The U.S. trade representative’s office reports that overall trade between the countries has increased from $35 billion in 2005 to $60 billion currently, a 71 percent climb. Current exports and imports both total $30 billion, so the U.S. has no trade deficit with the CAFTA countries.

U.S. cotton producers exported 2.5 million bales to CAFTA countries in 2004, but that had fallen to about 2.2 million by 2012, according to the U.S. Cotton Council trade association in its 2013 economic outlook. However, imports from the CAFTA countries had fallen even further, from 3.5 million to about 2.3 million in the same period.

In terms of competitiveness with China, it was largely a wash, though overall trade between the countries increased. Chinese imports rose from 2 million bales in 2004 to 5.5 million by 2012. U.S. exports to China rose from 1 million in 2004 to 4.3 million in 2012.

U.S.-Korea Free Trade Agreement, 2012

The deal: Reduces or eliminates tariffs and other trade barriers between the U.S. and South Korea for numerous industrial goods and services.

The hype: U.S. Trade Representative Ron Kirk, in a March 2012 statement: “Tariff cuts will increase exports of American goods alone by $10-11 billion, supporting an estimated 70,000 jobs across the country.

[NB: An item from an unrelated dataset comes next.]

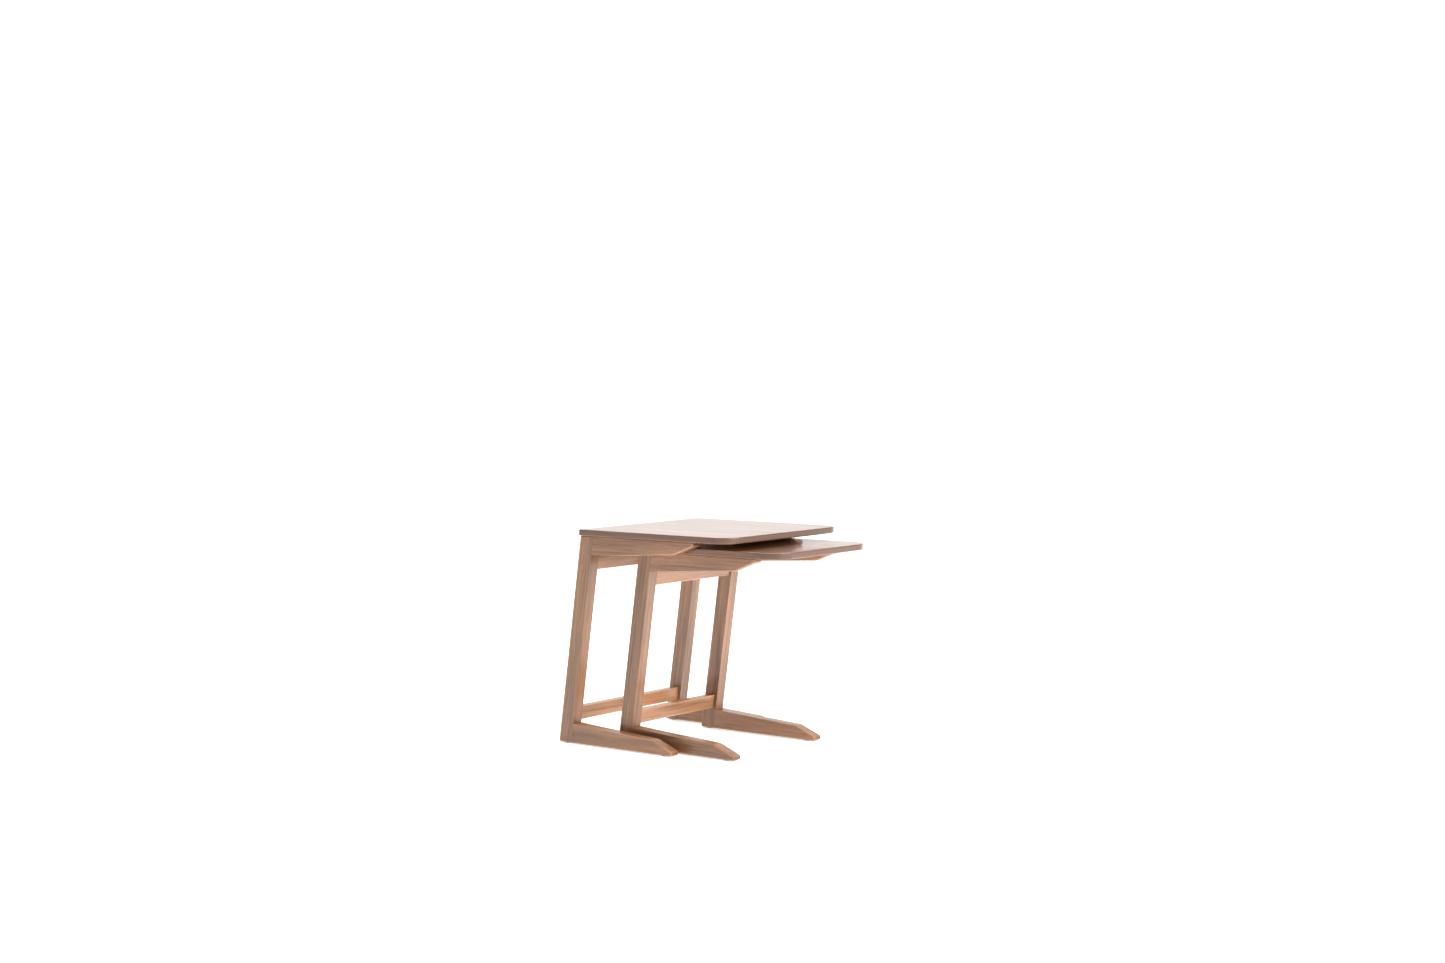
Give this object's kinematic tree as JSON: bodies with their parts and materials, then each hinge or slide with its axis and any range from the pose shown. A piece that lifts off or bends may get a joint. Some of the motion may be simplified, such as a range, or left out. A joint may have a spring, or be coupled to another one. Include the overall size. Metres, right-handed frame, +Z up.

Export opportunities will also grow as the agreement opens Korea’s $580 billion services market, streamlines customs procedures, reduces red tape and better protects American intellectual property rights.”

The facts: In a House Ways and Means Committee hearing last week, Rep. Lloyd Doggett, D-Texas, pressed Froman on the deal: “Isn’t it accurate that while the administration claimed that there would be thousands of new jobs created through that agreement, that to-date we have actually experienced net job losses?”

Froman didn’t dispute Doggett’s claim, but said the key factor was that the Korean economy went into a downturn as the deal went into effect. He added that despite that, exports of U.S. goods to Korea have grown by 7 percent. That was driven by an 80 percent increase in auto exports, though he conceded this up “from a low base.” He added that the deal still being implemented. “Not all of the tariff cuts have been put in place.”